To do that I need to know the sign of each integer. However, we know

that LLVM IR does not keep sign information explicitly.

My understanding is that the only instructions with explicit sign

information is ICmp (e.g., icmp ugt ....) for the case of

integers. Thus, sign information may be reconstructred from icmp

instructions. On the other hand, arithmetic instructions as Add, Sub,

and Mul do not have this information. (I'm aware of the "nsw" and

"nuw" flags but they are optional.) As a result, it's possible to have

a straight-line piece of code (without icmp instructions) where no

sign information can be inferred but potential overflows can happen

without knowing whether the integer is signed or not.

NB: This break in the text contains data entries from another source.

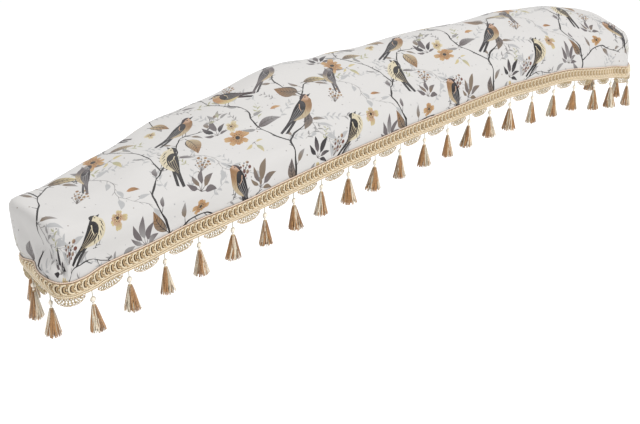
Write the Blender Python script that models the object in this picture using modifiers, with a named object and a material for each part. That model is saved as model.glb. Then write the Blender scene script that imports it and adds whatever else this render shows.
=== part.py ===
"""Fitted dust cover for a guzheng: one printed cloth, a woven braid, a lace edge and hanging tassels.

Units are metres, +Z up. X runs along the length, from the head end at -X to the tail end at +X.
Heights in the tables are above the hem's level at mid-length. The part's origin is under the top, on
the cloth's inner face, where the instrument carries it.
"""

import math

import bmesh
import bpy
import numpy as np
from mathutils import Matrix, Vector

# Sizes of the cloth
CLOTH = 0.002  # thickness
ROLL = 0.020  # radius of the edge between the top and the walls
FLARE = 0.010  # how far the hem stands outside the top's outline
SPAN_WIDE = 0.046  # spacing of the mesh along the straight sides
SPAN_CLOSE = 0.014  # spacing of the mesh at the corners
CLOSE_REACH = 0.070  # how far from a corner the close spacing goes

# Sizes of the trimming
GAP = 0.0005  # clearance between neighbouring pieces
BRAID = 0.029  # height of the woven braid
BRAID_THICK = 0.0025
LACE_GAP = 0.0009  # between the braid's lower edge and the lace
LACE_THICK = 0.0014
LACE_SHORT = 0.004  # lace at a tassel
LACE_LONG = 0.016  # lace at the middle of a fan
LACE_STEPS = 5  # mesh columns of one fan
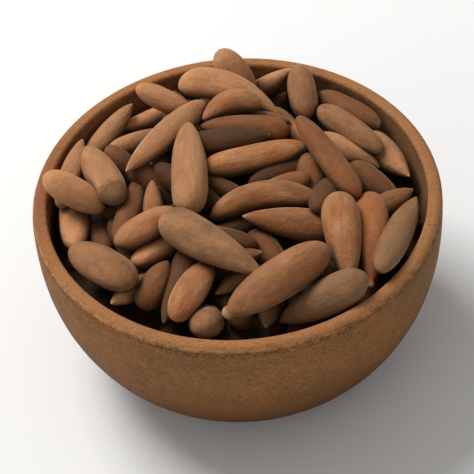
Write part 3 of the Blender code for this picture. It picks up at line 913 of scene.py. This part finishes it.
def nut_corners(nut, rings, sides, draw):
    """Corners of one nut, and marks at each of them: its place on the nut in mm (along, across,
    over), its share of the half length, how near it is to a keel, and its depth in the heap in mm.
    """
    blunt, tip = nut.ends
    middle = (blunt + tip) / 2
    half = (tip - blunt) / 2
    half_length = np.linalg.norm(half)
    across, over, bend = axes_round(half / half_length)
    shares = -np.cos(np.linspace(0, math.pi, rings + 2))[1:-1]
    turns = np.arange(sides) * FULL_TURN / sides
    outline = own_outline(nut, shares, half_length, draw)
    edge_on = math.atan2(bend @ over, bend @ across)
    roll = edge_on + draw.uniform(-KEEL_STRAY, KEEL_STRAY)
    section, keel = nut_section(shares[:, None], turns[None, :] - roll, draw)
    radius = nut.girth / 2 * outline[:, None] * section
    side = radius * np.cos(turns)
    rise = radius * np.sin(turns) * NUT_FLATNESS
    centres = middle + np.outer(shares, half) + np.outer(0.5 - shares ** 2, bend) * nut.bow
    corners = centres[:, None] + side[..., None] * across + rise[..., None] * over
    poles = [middle + half * end - bend * nut.bow / 2 for end in (-1, 1)]
    points = np.vstack((poles[0], corners.reshape(-1, 3), poles[1]))
    own = np.stack((np.broadcast_to(shares[:, None] * half_length, side.shape), side, rise), axis=-1)
    own = np.vstack(((-half_length, 0, 0), own.reshape(-1, 3), (half_length, 0, 0)))
    return points, {
        "nut_place": own * PER_MM,
        "nut_way": np.concatenate(((-1.0,), np.repeat(shares, sides), (1.0,))),
        "nut_keel": np.concatenate(((0.0,), keel.ravel(), (0.0,))),
        "nut_depth": (heap_top(np.hypot(points[:, 0], points[:, 1])) - points[:, 2]) * PER_MM,
    }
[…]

Recently, somebody posted:

Some time ago I posted here a couple times about integer overflow

checking. Since then we (at Utah) joined forces with Vikram Adve and

his student Will Dietz who are also looking at integer issues. Between

the four of us we've done a lot of looking at and thinking about integer

overflow in C/C++, and have written up a paper containing some data and

observations. Perhaps it'll be interesting to people here:

In this work, they implement a dynamic analysis for detecting integer

overflows in the front-end (using clang). I belive they moved to the

front-end rather than implementing a LLVM pass precisely due to, among

others, the sign problem I mention.

Is there a quick solution to infer sign information without moving to

the front-end? Maybe encoding some metadata?

Thanks!

Jorge